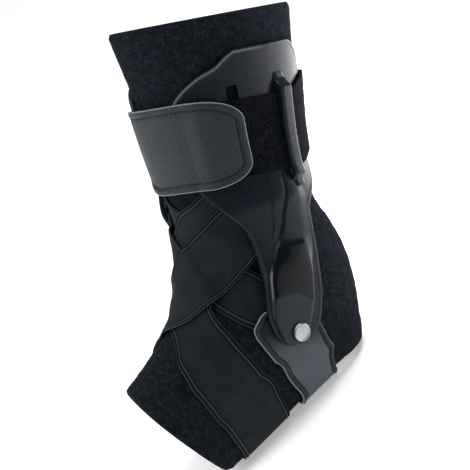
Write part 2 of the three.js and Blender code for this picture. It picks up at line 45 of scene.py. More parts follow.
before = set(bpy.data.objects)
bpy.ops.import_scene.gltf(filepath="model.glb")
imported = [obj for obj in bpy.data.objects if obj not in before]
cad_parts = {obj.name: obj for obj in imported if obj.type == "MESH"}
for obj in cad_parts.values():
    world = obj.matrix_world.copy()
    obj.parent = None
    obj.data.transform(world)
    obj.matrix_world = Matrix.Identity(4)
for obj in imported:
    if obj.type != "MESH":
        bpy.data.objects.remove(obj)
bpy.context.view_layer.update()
==
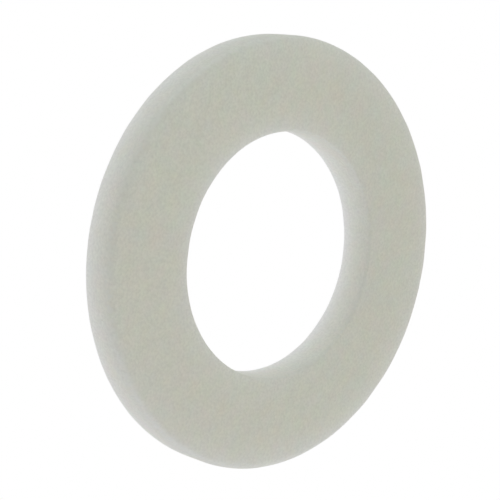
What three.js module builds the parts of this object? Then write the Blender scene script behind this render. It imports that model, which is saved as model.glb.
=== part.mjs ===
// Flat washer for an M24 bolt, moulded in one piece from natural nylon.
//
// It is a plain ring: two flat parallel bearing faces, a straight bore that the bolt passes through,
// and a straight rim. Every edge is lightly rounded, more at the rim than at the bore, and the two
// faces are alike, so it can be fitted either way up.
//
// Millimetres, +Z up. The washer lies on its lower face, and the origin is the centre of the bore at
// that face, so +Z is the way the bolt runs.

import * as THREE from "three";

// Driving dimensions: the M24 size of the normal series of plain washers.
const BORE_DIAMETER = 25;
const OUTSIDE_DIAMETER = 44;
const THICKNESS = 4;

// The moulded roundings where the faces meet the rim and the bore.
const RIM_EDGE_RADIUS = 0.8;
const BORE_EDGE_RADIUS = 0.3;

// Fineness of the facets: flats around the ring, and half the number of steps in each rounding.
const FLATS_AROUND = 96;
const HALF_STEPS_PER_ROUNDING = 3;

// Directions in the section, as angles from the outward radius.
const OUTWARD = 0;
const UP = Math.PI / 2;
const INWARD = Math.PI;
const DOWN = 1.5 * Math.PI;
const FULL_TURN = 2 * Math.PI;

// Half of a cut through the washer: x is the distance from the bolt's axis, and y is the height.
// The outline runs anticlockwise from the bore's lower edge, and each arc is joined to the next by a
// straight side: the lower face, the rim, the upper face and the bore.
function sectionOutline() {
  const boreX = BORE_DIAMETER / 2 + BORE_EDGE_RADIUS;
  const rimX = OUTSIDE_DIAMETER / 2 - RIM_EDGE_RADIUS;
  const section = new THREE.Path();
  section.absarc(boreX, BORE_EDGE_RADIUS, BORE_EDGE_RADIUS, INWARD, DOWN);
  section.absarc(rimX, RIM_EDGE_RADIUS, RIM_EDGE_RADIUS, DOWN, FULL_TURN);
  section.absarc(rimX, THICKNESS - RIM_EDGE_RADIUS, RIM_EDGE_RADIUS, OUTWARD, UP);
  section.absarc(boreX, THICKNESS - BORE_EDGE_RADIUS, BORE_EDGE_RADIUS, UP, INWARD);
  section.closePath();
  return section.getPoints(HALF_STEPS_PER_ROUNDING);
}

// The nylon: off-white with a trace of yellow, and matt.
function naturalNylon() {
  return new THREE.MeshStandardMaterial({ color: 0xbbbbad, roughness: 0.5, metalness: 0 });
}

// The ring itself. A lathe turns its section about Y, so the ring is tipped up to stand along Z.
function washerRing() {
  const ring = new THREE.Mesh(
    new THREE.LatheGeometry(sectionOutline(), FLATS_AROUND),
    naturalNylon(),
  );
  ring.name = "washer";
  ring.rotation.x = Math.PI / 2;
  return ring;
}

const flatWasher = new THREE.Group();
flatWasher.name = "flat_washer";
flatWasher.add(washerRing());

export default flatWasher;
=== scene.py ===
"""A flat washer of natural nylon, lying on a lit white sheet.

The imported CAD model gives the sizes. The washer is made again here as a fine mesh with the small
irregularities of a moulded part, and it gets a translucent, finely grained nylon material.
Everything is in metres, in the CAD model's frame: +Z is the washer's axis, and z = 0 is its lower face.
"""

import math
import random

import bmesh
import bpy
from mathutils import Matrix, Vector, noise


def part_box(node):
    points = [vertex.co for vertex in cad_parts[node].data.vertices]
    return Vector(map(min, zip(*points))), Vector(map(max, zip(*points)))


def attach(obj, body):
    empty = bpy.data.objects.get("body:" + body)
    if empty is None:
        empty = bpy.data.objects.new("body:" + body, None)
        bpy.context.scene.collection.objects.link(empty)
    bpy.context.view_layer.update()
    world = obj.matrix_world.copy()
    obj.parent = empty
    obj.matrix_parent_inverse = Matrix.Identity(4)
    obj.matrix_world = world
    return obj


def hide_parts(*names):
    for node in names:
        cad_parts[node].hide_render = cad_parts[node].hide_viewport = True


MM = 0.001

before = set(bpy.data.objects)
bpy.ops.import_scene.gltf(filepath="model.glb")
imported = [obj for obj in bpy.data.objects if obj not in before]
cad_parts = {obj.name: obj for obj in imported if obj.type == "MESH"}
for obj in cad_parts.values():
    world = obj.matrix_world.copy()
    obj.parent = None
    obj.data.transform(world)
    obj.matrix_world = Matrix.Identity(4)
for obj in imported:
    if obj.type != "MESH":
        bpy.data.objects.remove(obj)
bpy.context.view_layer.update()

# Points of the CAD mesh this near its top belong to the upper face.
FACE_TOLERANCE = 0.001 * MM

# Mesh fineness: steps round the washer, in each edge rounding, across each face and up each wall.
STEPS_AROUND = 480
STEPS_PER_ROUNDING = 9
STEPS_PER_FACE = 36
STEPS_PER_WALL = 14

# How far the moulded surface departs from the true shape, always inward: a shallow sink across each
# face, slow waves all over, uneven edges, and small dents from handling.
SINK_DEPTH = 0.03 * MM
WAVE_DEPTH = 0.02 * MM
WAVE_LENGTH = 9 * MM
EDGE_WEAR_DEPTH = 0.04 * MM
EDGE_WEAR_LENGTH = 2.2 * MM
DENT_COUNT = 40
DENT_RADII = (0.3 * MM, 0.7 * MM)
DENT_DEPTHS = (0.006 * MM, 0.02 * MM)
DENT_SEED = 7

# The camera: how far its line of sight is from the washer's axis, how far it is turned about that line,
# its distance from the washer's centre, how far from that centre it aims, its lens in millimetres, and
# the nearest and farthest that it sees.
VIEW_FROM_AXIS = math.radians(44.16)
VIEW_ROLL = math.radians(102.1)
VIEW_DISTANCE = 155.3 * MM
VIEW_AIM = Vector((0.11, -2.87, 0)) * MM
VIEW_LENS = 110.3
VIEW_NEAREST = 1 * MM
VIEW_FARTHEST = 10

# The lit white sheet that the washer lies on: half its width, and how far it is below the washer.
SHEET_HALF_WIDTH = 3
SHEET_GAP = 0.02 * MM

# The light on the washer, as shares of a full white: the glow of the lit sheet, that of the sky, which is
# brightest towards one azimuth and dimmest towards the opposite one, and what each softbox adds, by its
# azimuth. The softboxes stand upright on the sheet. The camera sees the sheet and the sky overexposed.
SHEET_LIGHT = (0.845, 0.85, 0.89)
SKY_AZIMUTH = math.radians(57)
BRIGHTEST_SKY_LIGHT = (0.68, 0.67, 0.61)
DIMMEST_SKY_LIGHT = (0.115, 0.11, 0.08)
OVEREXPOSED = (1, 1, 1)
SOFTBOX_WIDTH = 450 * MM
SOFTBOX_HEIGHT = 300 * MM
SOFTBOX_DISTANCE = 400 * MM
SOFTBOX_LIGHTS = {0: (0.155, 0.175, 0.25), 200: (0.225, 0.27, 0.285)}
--
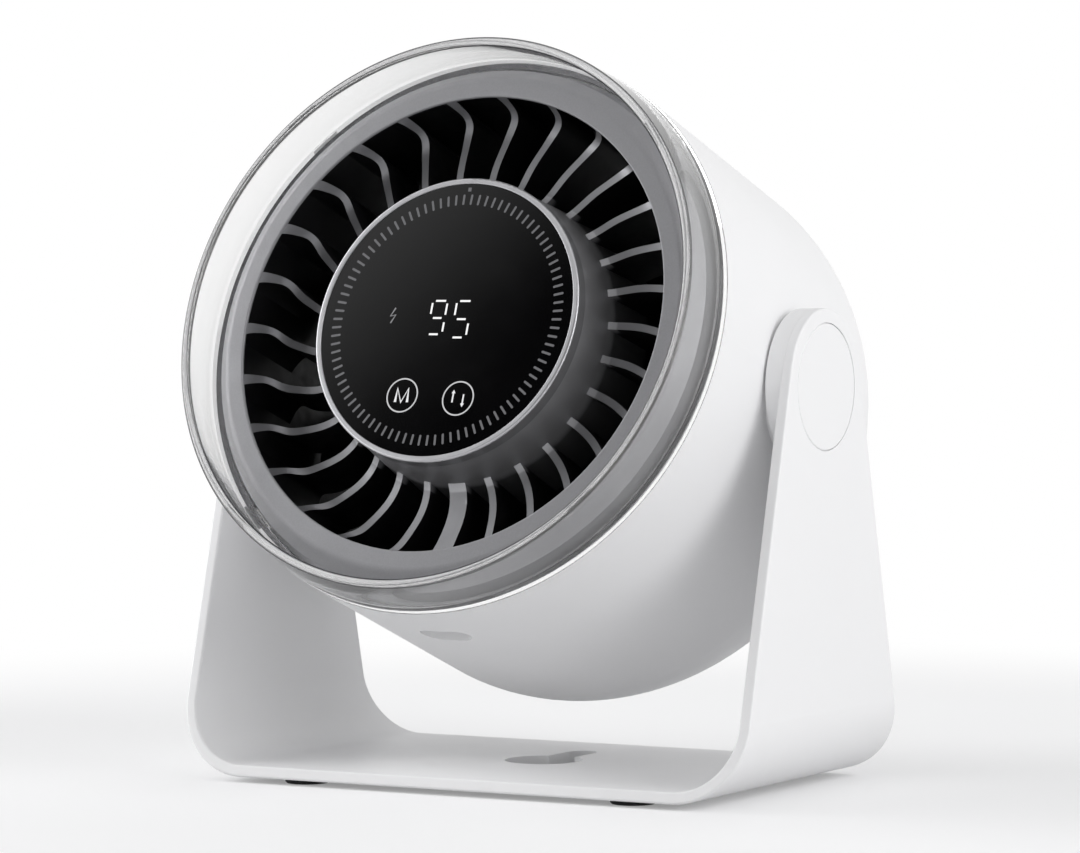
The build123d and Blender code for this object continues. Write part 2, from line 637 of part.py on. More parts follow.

OBJECTIVE: Extract only the lines from the line with "stand along Z." through the line with "bpy.context.scene.collection.objects.link(empty)", keeping both end lines exactly as they are.

ANSWER TO THIS TASK:
// The ring itself. A lathe turns its section about Y, so the ring is tipped up to stand along Z.
function washerRing() {
  const ring = new THREE.Mesh(
    new THREE.LatheGeometry(sectionOutline(), FLATS_AROUND),
    naturalNylon(),
  );
  ring.name = "washer";
  ring.rotation.x = Math.PI / 2;
  return ring;
}

const flatWasher = new THREE.Group();
flatWasher.name = "flat_washer";
flatWasher.add(washerRing());

export default flatWasher;
=== scene.py ===
"""A flat washer of natural nylon, lying on a lit white sheet.

The imported CAD model gives the sizes. The washer is made again here as a fine mesh with the small
irregularities of a moulded part, and it gets a translucent, finely grained nylon material.
Everything is in metres, in the CAD model's frame: +Z is the washer's axis, and z = 0 is its lower face.
"""

import math
import random

import bmesh
import bpy
from mathutils import Matrix, Vector, noise


def part_box(node):
    points = [vertex.co for vertex in cad_parts[node].data.vertices]
    return Vector(map(min, zip(*points))), Vector(map(max, zip(*points)))


def attach(obj, body):
    empty = bpy.data.objects.get("body:" + body)
    if empty is None:
        empty = bpy.data.objects.new("body:" + body, None)
        bpy.context.scene.collection.objects.link(empty)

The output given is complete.